Monsieur le Président, Mesdames et Messieurs,
Mon objet n’était pas de vous apprendre quelque chose de nouveau. Au contraire, si mon discours a été si dense, c’est que je savais que vous connaissiez le sujet et que vous y ajouteriez vos propres éléments et paramètres. J’ai d’ailleurs consulté votre site Internet pour me rendre compte que vous vous êtes déjà largement penchés sur les problèmes de la famille contemporaine. Si j’ai accepté d’apporter ma contribution sur les problèmes que vous abordez aujourd’hui, c’est que j’ai à cœur de vous soutenir dans vos efforts, car, j’en suis sûr, il s’agira d’un travail de longue haleine. J’ai été ravi de voir que vous ne vous considériez pas comme un organe exécutif, et que vous ne réduisiez pas non plus votre rôle à celui de scribes qui se contenteraient d’enregistrer des normes et des directives. J’ai été ravi aussi de constater que vous vous définissiez comme des conseillers de familles.

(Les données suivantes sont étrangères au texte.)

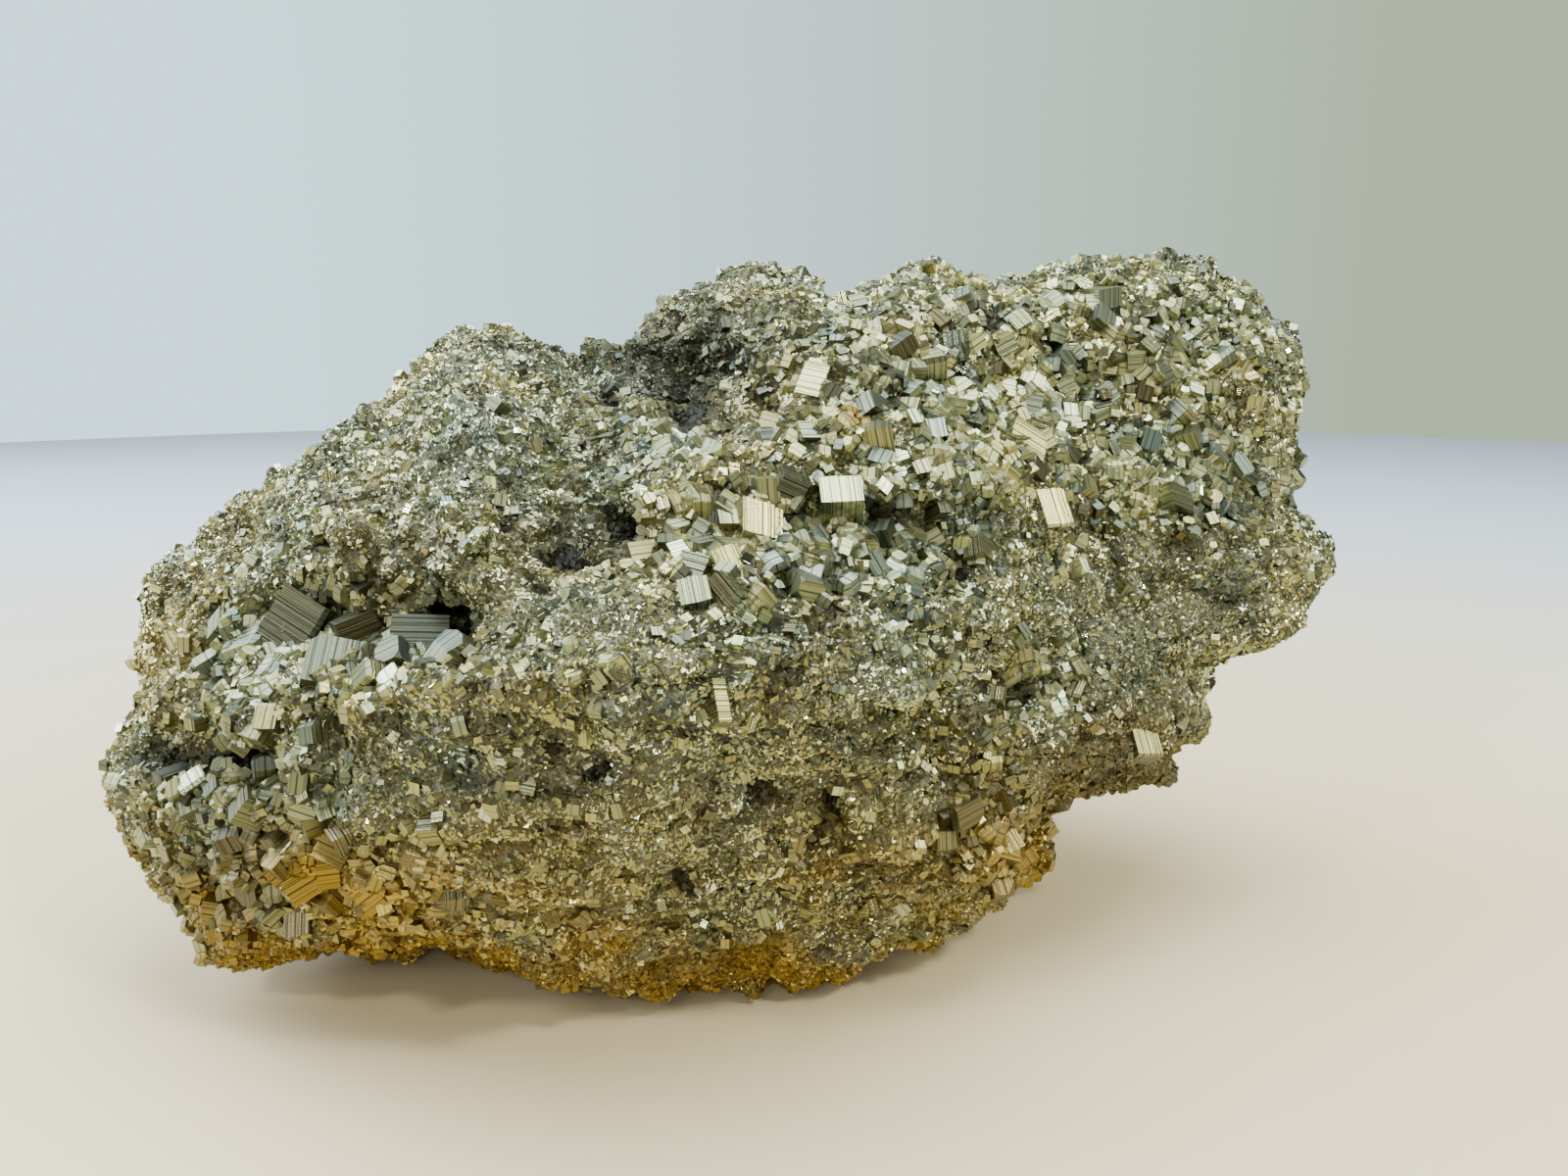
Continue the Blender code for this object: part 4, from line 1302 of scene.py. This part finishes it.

C’est un rôle de première importance, un rôle qui vous conforte dans votre position et vous donne les moyens de réagir aux évolutions qui menacent la famille. Un rôle qui vous donne la force de soutenir le lien parents-enfants, et de faire comprendre aux parents que la famille est aussi, pour être poétique, le nid de deux oiseaux du paradis, un nid fait d’amour et d’abnégation de soi. Il vous donne la force d’apprendre à la société que l’enfant a besoin de ses parents, et non pas d’un ou deux adultes qui s’occupent de lui. D’apprendre, enfin, à chacun que la présence de sa mère et de son père est un droit imprescriptible de l’enfant, et qu’aucune société n’a le droit de le lui retirer, au risque de s’autodétruire.
Il me reste donc à vous encourager à poursuivre votre œuvre. La famille vous réclame, la France a besoin de vous et l’Europe vous attend. Que Dieu vous bénisse.